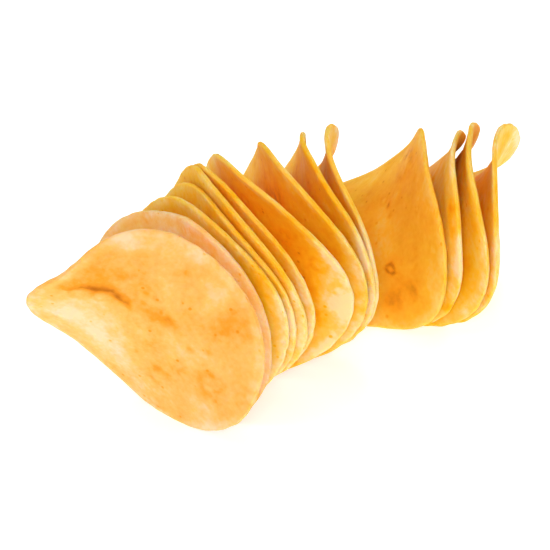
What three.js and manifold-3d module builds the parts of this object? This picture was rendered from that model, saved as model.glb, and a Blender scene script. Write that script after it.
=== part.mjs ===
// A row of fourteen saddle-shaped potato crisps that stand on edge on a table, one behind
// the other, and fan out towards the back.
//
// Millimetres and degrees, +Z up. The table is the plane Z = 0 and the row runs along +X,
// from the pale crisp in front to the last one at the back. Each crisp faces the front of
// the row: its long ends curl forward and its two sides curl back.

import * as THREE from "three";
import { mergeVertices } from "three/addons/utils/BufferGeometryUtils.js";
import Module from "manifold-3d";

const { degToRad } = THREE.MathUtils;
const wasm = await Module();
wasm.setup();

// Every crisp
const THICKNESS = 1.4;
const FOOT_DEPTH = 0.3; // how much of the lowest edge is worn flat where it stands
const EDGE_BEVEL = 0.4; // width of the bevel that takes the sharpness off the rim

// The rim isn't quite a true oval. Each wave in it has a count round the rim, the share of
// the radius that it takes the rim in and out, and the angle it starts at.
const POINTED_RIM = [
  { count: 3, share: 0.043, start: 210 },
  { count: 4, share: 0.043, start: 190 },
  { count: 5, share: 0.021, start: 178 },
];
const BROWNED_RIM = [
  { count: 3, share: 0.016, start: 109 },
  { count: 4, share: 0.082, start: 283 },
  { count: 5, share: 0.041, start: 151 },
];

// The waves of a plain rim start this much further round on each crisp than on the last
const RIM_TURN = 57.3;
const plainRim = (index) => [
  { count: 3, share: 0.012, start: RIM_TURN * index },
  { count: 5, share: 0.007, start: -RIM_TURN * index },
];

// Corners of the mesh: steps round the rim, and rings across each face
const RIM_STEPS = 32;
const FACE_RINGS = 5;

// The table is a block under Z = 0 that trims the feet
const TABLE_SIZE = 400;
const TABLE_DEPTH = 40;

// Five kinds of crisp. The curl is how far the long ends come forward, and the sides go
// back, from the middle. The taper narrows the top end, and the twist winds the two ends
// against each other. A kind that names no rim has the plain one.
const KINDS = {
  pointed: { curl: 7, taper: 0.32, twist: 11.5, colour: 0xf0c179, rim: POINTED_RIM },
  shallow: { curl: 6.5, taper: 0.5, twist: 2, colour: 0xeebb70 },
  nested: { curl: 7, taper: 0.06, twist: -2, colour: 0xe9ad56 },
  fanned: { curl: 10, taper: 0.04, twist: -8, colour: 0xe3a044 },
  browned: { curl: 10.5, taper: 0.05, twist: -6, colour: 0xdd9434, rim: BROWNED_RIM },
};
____
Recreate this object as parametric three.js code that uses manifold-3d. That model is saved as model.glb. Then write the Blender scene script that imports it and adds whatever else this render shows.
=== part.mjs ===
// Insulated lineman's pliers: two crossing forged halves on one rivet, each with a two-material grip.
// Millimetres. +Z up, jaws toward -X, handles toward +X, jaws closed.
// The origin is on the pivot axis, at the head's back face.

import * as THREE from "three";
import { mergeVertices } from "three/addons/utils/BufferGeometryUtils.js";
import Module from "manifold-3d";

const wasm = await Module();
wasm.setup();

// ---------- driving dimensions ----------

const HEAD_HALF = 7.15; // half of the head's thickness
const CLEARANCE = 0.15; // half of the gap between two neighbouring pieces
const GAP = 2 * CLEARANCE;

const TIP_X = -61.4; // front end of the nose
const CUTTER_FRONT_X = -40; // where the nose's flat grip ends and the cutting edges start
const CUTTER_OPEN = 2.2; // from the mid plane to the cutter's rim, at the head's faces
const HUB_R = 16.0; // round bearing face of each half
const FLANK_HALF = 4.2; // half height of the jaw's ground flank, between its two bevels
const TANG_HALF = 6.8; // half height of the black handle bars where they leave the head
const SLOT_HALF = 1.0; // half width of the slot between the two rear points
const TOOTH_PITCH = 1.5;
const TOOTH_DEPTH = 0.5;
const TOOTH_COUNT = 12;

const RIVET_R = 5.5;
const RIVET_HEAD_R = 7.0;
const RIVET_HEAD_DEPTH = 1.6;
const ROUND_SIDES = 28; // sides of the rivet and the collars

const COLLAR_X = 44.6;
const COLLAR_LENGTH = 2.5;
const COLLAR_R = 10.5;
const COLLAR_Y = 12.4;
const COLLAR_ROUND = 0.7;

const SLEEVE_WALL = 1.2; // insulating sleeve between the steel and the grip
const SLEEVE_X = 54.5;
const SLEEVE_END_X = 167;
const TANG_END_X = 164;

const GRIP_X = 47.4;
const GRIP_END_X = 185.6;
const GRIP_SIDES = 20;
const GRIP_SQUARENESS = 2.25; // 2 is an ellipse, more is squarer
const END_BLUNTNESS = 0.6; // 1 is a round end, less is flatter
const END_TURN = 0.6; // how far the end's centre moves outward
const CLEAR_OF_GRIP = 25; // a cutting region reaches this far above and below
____
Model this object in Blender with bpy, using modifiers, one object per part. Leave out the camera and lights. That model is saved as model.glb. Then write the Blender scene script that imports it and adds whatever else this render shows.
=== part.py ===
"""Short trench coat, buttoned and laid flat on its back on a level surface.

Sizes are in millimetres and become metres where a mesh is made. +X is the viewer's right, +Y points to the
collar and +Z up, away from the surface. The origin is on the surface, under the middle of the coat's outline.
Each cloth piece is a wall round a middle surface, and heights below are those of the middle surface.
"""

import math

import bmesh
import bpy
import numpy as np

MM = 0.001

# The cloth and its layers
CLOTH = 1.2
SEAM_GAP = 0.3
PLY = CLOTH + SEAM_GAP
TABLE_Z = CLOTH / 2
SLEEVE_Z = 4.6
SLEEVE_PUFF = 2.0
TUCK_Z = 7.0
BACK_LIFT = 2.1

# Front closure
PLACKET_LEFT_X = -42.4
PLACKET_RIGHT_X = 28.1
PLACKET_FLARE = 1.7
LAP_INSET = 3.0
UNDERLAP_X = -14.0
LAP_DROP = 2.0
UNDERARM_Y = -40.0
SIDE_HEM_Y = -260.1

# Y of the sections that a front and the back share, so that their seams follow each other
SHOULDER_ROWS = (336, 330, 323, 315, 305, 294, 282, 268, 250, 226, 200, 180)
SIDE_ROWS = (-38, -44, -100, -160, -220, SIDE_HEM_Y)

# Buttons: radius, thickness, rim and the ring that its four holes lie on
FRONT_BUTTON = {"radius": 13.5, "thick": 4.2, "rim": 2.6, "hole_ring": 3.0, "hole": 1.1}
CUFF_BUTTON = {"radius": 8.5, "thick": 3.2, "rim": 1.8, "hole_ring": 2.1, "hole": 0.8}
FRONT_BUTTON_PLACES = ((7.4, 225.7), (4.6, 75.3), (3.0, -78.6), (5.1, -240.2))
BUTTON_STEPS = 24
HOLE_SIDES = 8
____
In the listing above, locate the line containing "Recreate this object" and the line containing "const TANG_END_X = 164;", then transcribe both and every line between them verbatim.

Recreate this object as parametric three.js code that uses manifold-3d. That model is saved as model.glb. Then write the Blender scene script that imports it and adds whatever else this render shows.
=== part.mjs ===
// Insulated lineman's pliers: two crossing forged halves on one rivet, each with a two-material grip.
// Millimetres. +Z up, jaws toward -X, handles toward +X, jaws closed.
// The origin is on the pivot axis, at the head's back face.

import * as THREE from "three";
import { mergeVertices } from "three/addons/utils/BufferGeometryUtils.js";
import Module from "manifold-3d";

const wasm = await Module();
wasm.setup();

// ---------- driving dimensions ----------

const HEAD_HALF = 7.15; // half of the head's thickness
const CLEARANCE = 0.15; // half of the gap between two neighbouring pieces
const GAP = 2 * CLEARANCE;

const TIP_X = -61.4; // front end of the nose
const CUTTER_FRONT_X = -40; // where the nose's flat grip ends and the cutting edges start
const CUTTER_OPEN = 2.2; // from the mid plane to the cutter's rim, at the head's faces
const HUB_R = 16.0; // round bearing face of each half
const FLANK_HALF = 4.2; // half height of the jaw's ground flank, between its two bevels
const TANG_HALF = 6.8; // half height of the black handle bars where they leave the head
const SLOT_HALF = 1.0; // half width of the slot between the two rear points
const TOOTH_PITCH = 1.5;
const TOOTH_DEPTH = 0.5;
const TOOTH_COUNT = 12;

const RIVET_R = 5.5;
const RIVET_HEAD_R = 7.0;
const RIVET_HEAD_DEPTH = 1.6;
const ROUND_SIDES = 28; // sides of the rivet and the collars

const COLLAR_X = 44.6;
const COLLAR_LENGTH = 2.5;
const COLLAR_R = 10.5;
const COLLAR_Y = 12.4;
const COLLAR_ROUND = 0.7;

const SLEEVE_WALL = 1.2; // insulating sleeve between the steel and the grip
const SLEEVE_X = 54.5;
const SLEEVE_END_X = 167;
const TANG_END_X = 164;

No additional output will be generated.